Le coltivazioni intercalari sono colture di breve durata che occupano il terreno nell’intervallo di tempo compreso tra due colture principali. Tipico esempio di coltura intercalare è quello delle patate, laddove invece la coltivazione della barbabietola da zucchero impegna la fertilità del terreno per un ciclo più lungo.
La coltivazione intercalare, pur essendo accomunata alla coltura stagionale per la brevità del ciclo colturale ricompreso tra due colture principali, si caratterizza per la sua frapposizione tra due colture, di più lungo ciclo, di un prodotto del medesimo genere.
Data la definizione di coltura intercalare, occorre ora precisare come l’imprenditore agricolo abbia la possibilità di concedere in godimento a terzi il proprio terreno, nell’intervallo compreso tra l’ultimo raccolto e l’inizio della nuova semina o piantagione.
Questa scelta non è tuttavia esente da conseguenze in materia di agevolazioni fiscali.
Com’è noto, i coltivatori diretti e gli imprenditori agricoli professionali, quest’ultimi anche costituiti nella forma di società agricola, qualora acquistino un fondo rustico indipendentemente dal grado di sua estensione, possono beneficiare dell’agevolazione PPC (piccola proprietà contadina), che prevede il pagamento dell’imposta catastale dell’1% e quello dell’imposta di registro e di quella ipotecaria in misura fissa.
Tale agevolazione, che si estende anche ai fabbricati rurali pertinenziali ai terreni agricoli, non trova applicazione nell’ipotesi di acquisto di un terreno edificabile, sebbene l’acquirente abbia intenzione di destinarlo ad attività agricola.
Il diritto a beneficiare dell’agevolazione in materia di PPC può essere tuttavia revocato con conseguente recupero delle imposte e comminazione di sanzioni.
La decadenza dall’agevolazione si verifica qualora l’acquirente, entro i primi cinque anni dall’acquisto del terreno agricolo, smetta di coltivarlo o di condurlo oppure decida volontariamente di cederlo a terzi, a qualunque titolo.
Tra i casi di concessione a terzi del terreno agricolo nei primi cinque anni successivi al suo acquisto, è ricompreso altresì l’affitto intercalare.
Sul punto, la Cassazione, con Ordinanza n. 3811 del 14 febbraio 2017, che a sua volta richiama la precedente Sentenza n. 6688 del 21 marzo 2014, ha precisato al riguardo che l’affitto di un fondo rustico, entro il primo quinquennio dal suo acquisto, comprova la volontà del suo acquirente di voler cessare la coltivazione diretta, seppur limitatamente al breve periodo corrispondente alla durata della coltura intercalare.
Ciò in quanto, per tutto il periodo di durata del contratto, è l’affittuario ad utilizzare il terreno a scopo produttivo, secondo le regole della buona tecnica agraria.
Unico limite riguarda l’affitto a favore del coniuge, di un parente entro il terzo grado o di un affine entro il secondo che eserciti attività agricola ex art. 2135 c.c., non ravvisandovi il legislatore alcun intento elusivo, ma unicamente una riorganizzazione dell’attività agricola in ambito familiare.
Stesso discorso vale nell’ipotesi in cui il terreno acquistato nell’arco del primo quinquennio venga conferito in una società agricola in accomandita semplice, di cui il coltivatore diretto sia socio accomandatario mentre l’altro socio sia il coniuge.
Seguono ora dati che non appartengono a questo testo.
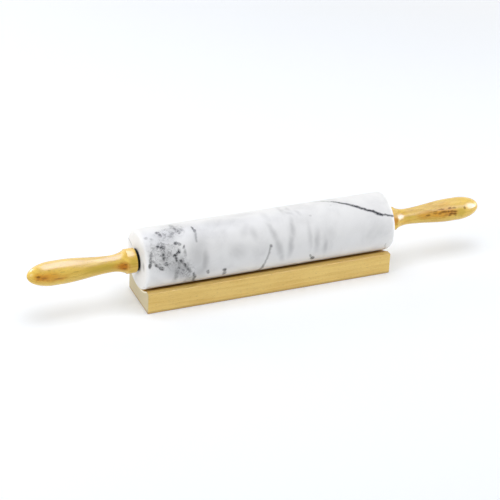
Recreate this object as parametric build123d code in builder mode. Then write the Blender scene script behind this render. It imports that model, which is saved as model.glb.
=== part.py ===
"""A marble rolling pin that lies in a wooden cradle.

Lengths are in millimetres. X runs along the pin, Y across it and Z up. The origin is on the ground,
under the middle of the cradle. The two ends of the pin are alike, so each end's pieces are drawn
outwards from the middle of the pin, once for the left side and once for the right.
"""

import os

from build123d import *

os.makedirs("parts", exist_ok=True)

# Marble barrel
barrel_length = 254.0
barrel_diameter = 57.0
barrel_edge_radius = 3.0

# Wooden cradle
cradle_length = 250.0
cradle_width = 53.0
cradle_height = 21.3
cradle_edge_radius = 1.0
trough_depth = 5.5
trough_extra_radius = 11.5

# Steel axle rod
axle_diameter = 8.0
thread_diameter = 6.0
thread_chamfer = 0.8
relief_width = 1.5
relief_depth = 0.6

# Flanged plain bushes in the ends of the barrel
bush_wall = 3.95
bush_sleeve_length = 18.0
bush_flange_diameter = 21.0
bush_flange_thickness = 2.0
bush_edge_radius = 0.4

# Thrust washers between the bushes and the handles
washer_diameter = 16.0
washer_thickness = 1.2
washer_proud = 0.2
washer_chamfer = 0.2

# Threaded inserts in the handles
insert_wall = 1.95
insert_length = 20.0
insert_barb_height = 0.5
insert_barb_count = 6

# Turned wooden handles: the neck's place is from the inner end, and the grip's land ends at the tip
handle_length = 102.5
collar_diameter = 23.5
collar_length = 8.8
collar_edge_radius = 0.4
collar_step = 0.7
collar_step_length = 0.4
neck_diameter = 15.8
neck_place = 22.3
grip_diameter = 22.7
grip_land_length = 8.2
tip_length = 24.0

# Fits and clearances
trough_rest_gap = 0.3
axle_running_clearance = 0.05
barrel_bore_clearance = 2.0
end_float = 0.3
bond_gap = 0.05
thread_gap = 0.05
seat_end_gap = 0.5
washer_seat_gap = 0.1
thread_short_of_insert = 3.2
hole_beyond_insert = 2.0
cut_overrun = 1.0

# Radii that follow from the sizes
barrel_radius = barrel_diameter / 2
trough_radius = barrel_radius + trough_extra_radius
axle_radius = axle_diameter / 2
thread_radius = thread_diameter / 2
bush_bore_radius = axle_radius + axle_running_clearance
bush_sleeve_radius = bush_bore_radius + bush_wall
insert_bore_radius = thread_radius + thread_gap
insert_crest_radius = insert_bore_radius + insert_wall
insert_root_radius = insert_crest_radius - insert_barb_height
collar_radius = collar_diameter / 2
neck_radius = neck_diameter / 2
grip_radius = grip_diameter / 2

# Places along and above the pin that follow from the sizes
trough_floor = cradle_height - trough_depth
axis_height = trough_floor + trough_rest_gap + barrel_radius
barrel_end = barrel_length / 2
flange_face = barrel_end + bush_flange_thickness
shoulder_place = flange_face + end_float
handle_face = shoulder_place + washer_proud
washer_back = shoulder_place + washer_thickness
insert_end = washer_back + insert_length
thread_end = insert_end - thread_short_of_insert
collar_end = handle_face + collar_length
cove_start = collar_end + collar_step_length
neck = handle_face + neck_place
handle_end = handle_face + handle_length
tip_start = handle_end - tip_length
grip = tip_start - grip_land_length

pin_axis = Axis((0, 0, axis_height), (1, 0, 0))
sides = {"left": -1, "right": 1}


def facing_out(side: int, place: float) -> Plane:
    """The plane square to the pin at this distance from its middle, facing away from the middle."""
    return Plane(origin=(side * place, 0, axis_height), x_dir=(0, 1, 0), z_dir=(side, 0, 0))


def facing_in(side: int, place: float) -> Plane:
    """The plane square to the pin at this distance from its middle, facing the middle."""
    return Plane(origin=(side * place, 0, axis_height), x_dir=(0, 1, 0), z_dir=(-side, 0, 0))


def lengthways(side: int) -> Plane:
    """The upright plane through the pin's axis: first the distance outwards, then the radius."""
    return Plane(origin=(0, 0, axis_height), x_dir=(side, 0, 0), z_dir=(0, -side, 0))


# The cradle is one block with a round trough along its top, a little wider than the barrel's curve
with BuildPart() as cradle:
    with BuildSketch(Plane.YZ.offset(-cradle_length / 2)):
        Rectangle(cradle_width, cradle_height, align=(Align.CENTER, Align.MIN))
        with Locations((0, trough_floor + trough_radius)):
            Circle(trough_radius, mode=Mode.SUBTRACT)
    extrude(amount=cradle_length)
    fillet(cradle.edges(), radius=cradle_edge_radius)
cradle.part.label = "cradle"
export_step(cradle.part, "parts/cradle.step")

# The barrel is a marble cylinder, bored through, with a deeper seat in each end for a bush
with BuildPart() as marble_barrel:
    with BuildSketch(facing_out(sides["right"], -barrel_end)):
        Circle(barrel_radius)
    extrude(amount=barrel_length)
    fillet(marble_barrel.edges().filter_by(GeomType.CIRCLE), radius=barrel_edge_radius)
    with Locations(*[facing_out(side, barrel_end) for side in sides.values()]):
        CounterBoreHole(
            radius=axle_radius + barrel_bore_clearance,
            counter_bore_radius=bush_sleeve_radius + bond_gap,
            counter_bore_depth=bush_sleeve_length + seat_end_gap,
        )
marble_barrel.part.label = "marble_barrel"
export_step(marble_barrel.part, "parts/marble_barrel.step")

# The rod runs through the barrel, and its shoulders set how close the handles come to the bushes
with BuildPart() as axle_rod:
    with BuildSketch(facing_out(sides["right"], -shoulder_place)):
        Circle(axle_radius)
    extrude(amount=2 * shoulder_place)
    for side in sides.values():
        outwards = Axis((0, 0, 0), (side, 0, 0))
        with BuildSketch(facing_out(side, shoulder_place)):
            Circle(thread_radius)
        extrude(amount=thread_end - shoulder_place)
        chamfer(axle_rod.faces().sort_by(outwards)[-1].edges(), length=thread_chamfer)
        with BuildSketch(facing_out(side, shoulder_place)):
            Circle(thread_radius + cut_overrun)
            Circle(thread_radius - relief_depth, mode=Mode.SUBTRACT)
        extrude(amount=relief_width, mode=Mode.SUBTRACT)
axle_rod.part.label = "axle_rod"
export_step(axle_rod.part, "parts/axle_rod.step")

for name, side in sides.items():
    outwards = Axis((0, 0, 0), (side, 0, 0))

    # The bush's sleeve is bonded into the barrel, and its flange covers the mouth of the seat
    with BuildPart() as bush:
        with BuildSketch(facing_out(side, barrel_end)):
            Circle(bush_flange_diameter / 2)
        extrude(amount=bush_flange_thickness)
        fillet(bush.faces().sort_by(outwards)[-1].edges(), radius=bush_edge_radius)
        with BuildSketch(facing_in(side, barrel_end)):
            Circle(bush_sleeve_radius)
        extrude(amount=bush_sleeve_length)
        with Locations(facing_out(side, flange_face)):
            Hole(bush_bore_radius)
    bush.part.label = f"bush_{name}"
    export_step(bush.part, f"parts/bush_{name}.step")

    # The washer is held between the rod's shoulder and the handle, and takes the barrel's side thrust
    with BuildPart() as thrust_washer:
        with BuildSketch(facing_out(side, shoulder_place)):
            Circle(washer_diameter / 2)
        extrude(amount=washer_thickness)
        chamfer(thrust_washer.edges().filter_by(GeomType.CIRCLE), length=washer_chamfer)
        with Locations(facing_out(side, washer_back)):
            Hole(insert_bore_radius)
    thrust_washer.part.label = f"thrust_washer_{name}"
    export_step(thrust_washer.part, f"parts/thrust_washer_{name}.step")

    # The insert is a barbed sleeve, drawn as rings that each rise outwards and then drop back
    barb_pitch = insert_length / insert_barb_count
    barb_points = []
    for barb in range(insert_barb_count):
        barb_start = washer_back + barb * barb_pitch
        barb_points.append((barb_start, insert_crest_radius))
        barb_points.append((barb_start + barb_pitch, insert_root_radius))
    with BuildPart() as threaded_insert:
        with BuildSketch(lengthways(side)):
            with BuildLine():
                Polyline(
                    (insert_end, insert_bore_radius),
                    (washer_back, insert_bore_radius),
                    *barb_points,
                    close=True,
                )
            make_face()
        revolve(axis=pin_axis)
    threaded_insert.part.label = f"threaded_insert_{name}"
    export_step(threaded_insert.part, f"parts/threaded_insert_{name}.step")

    # The handle's outline goes from its collar through the neck and the grip to an elliptical tip
    with BuildPart() as handle:
        with BuildSketch(lengthways(side)):
            with BuildLine():
                Polyline(
                    (handle_end, 0),
                    (handle_face, 0),
                    (handle_face, collar_radius),
                    (collar_end, collar_radius),
                    (cove_start, collar_radius - collar_step),
                )
                TangentArc(
                    (neck, neck_radius),
                    (cove_start, collar_radius - collar_step),
                    tangent=(-1, 0),
                )
                Spline((neck, neck_radius), (grip, grip_radius), tangents=((1, 0), (1, 0)))
                Line((grip, grip_radius), (tip_start, grip_radius))
                EllipticalCenterArc((tip_start, 0), x_radius=tip_length, y_radius=grip_radius)
            make_face()
        revolve(axis=pin_axis)
        collar_rim = handle.edges().filter_by(GeomType.CIRCLE).sort_by(outwards)[0]
        fillet(collar_rim, radius=collar_edge_radius)
        with Locations(facing_in(side, handle_face)):
            CounterBoreHole(
                radius=insert_crest_radius + bond_gap,
                counter_bore_radius=washer_diameter / 2 + washer_seat_gap,
                counter_bore_depth=washer_back - handle_face,
                depth=insert_end - handle_face + hole_beyond_insert,
            )
    handle.part.label = f"handle_{name}"
    export_step(handle.part, f"parts/handle_{name}.step")
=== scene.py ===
"""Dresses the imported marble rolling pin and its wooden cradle, and sets them up for a studio picture.

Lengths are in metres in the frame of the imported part: X runs along the pin, Y across it and Z up, with the
origin on the floor under the middle of the cradle. The patterns of the finishes are laid out in millimetres,
but how high a surface stands up is in metres. A place on the pin's round surface is given by its distance
along the pin from the middle and by its angle about the axis, from the top towards the camera's side.
"""

import logging
import math
from dataclasses import dataclass
from enum import Enum
from typing import Any

import bpy
import numpy as np
from mathutils import Color, Matrix, Vector


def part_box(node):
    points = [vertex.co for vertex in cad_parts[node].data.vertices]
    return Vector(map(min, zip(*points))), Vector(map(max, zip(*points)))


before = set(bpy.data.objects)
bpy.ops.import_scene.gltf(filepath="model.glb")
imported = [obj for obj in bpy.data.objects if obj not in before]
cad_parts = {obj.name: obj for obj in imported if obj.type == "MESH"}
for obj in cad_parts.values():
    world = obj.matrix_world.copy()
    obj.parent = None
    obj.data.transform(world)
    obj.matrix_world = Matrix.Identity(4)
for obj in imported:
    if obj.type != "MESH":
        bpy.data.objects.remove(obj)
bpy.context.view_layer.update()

log = logging.getLogger("rolling_pin")

MM = 0.001

Colour = tuple[float, float, float]
Pair = tuple[float, float]
Point = tuple[float, float, float]
Values = dict[Any, Any]
Node = bpy.types.Node
Socket = bpy.types.NodeSocket
Material = bpy.types.Material

FULL_LEVEL = 255
NOISE_MIDDLE = 0.5


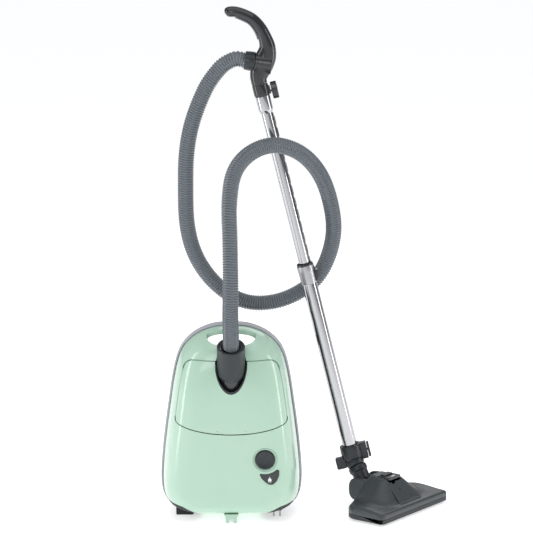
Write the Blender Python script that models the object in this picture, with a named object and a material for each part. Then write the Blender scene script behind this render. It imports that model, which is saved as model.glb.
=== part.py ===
"""Canister vacuum cleaner, parked upright on its rear end, with hose, telescopic wand and floor head."""
import math

import bmesh
import bpy
from mathutils import Matrix, Vector

# ---------------------------------------------------------------- driving dimensions (metres)
GAP = 0.0003
SHIFT = Vector((-0.1607, 0.0097, 0.0))  # moves the whole model so its footprint is centred

# body: stands on its rear end; z is its length, x its width, -y its top side, +y its underside
BODY_CENTRE_Z = 0.205
BODY_WALL = 0.003
BODY_POINTS = 38
RING_SCALES = (1.0, 0.975, 0.93, 0.85, 0.70, 0.42)
FRONT_DEPTH_REAR_END = 0.112
FRONT_DEPTH_FRONT_END = 0.096
BACK_DEPTH = 0.084
BELT_PROUD = 0.004
BELT_FRONT_Y = -0.012
BELT_BACK_Y = 0.013
BODY_OUTLINE = (
    (0.0, 0.4300), (0.034, 0.4282), (0.066, 0.4175), (0.091, 0.4005), (0.1085, 0.379),
    (0.119, 0.352), (0.1275, 0.312), (0.1345, 0.264), (0.1415, 0.213), (0.1480, 0.157),
    (0.1520, 0.105), (0.1520, 0.074), (0.1475, 0.048), (0.134, 0.0265), (0.110, 0.0140),
    (0.080, 0.0082), (0.042, 0.0083),
)

# carrying-handle hole at the front end
HOLE_HALF_X = 0.054
HOLE_SLOPE = 0.231  # the opening falls this much per metre towards the underside
HOLE_ZERO_Y = -0.100
HOLE_LOW_Z = 0.4028
HOLE_HIGH_Z = 0.4310
HOLE_SCOOP_Y = -0.035
HOLE_SCOOP_Z = 0.450
HOLE_WALL = 0.003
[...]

La ratio si rinviene nel fatto che trattasi di un’operazione tesa ad incentivare lo sviluppo dell’attività agricola, attraverso una società agricola con la qualifica di imprenditore agricolo professionale.
In conclusione, la concessione di coltura intercalare, seppur abbia il beneficio di garantire lo sfruttamento del terreno agricolo anche nel breve arco temporale intercorrente tra due colture principali, comporta la perdita delle agevolazioni in materia di PPC per il concedente già beneficiario, per i motivi sopra richiamati.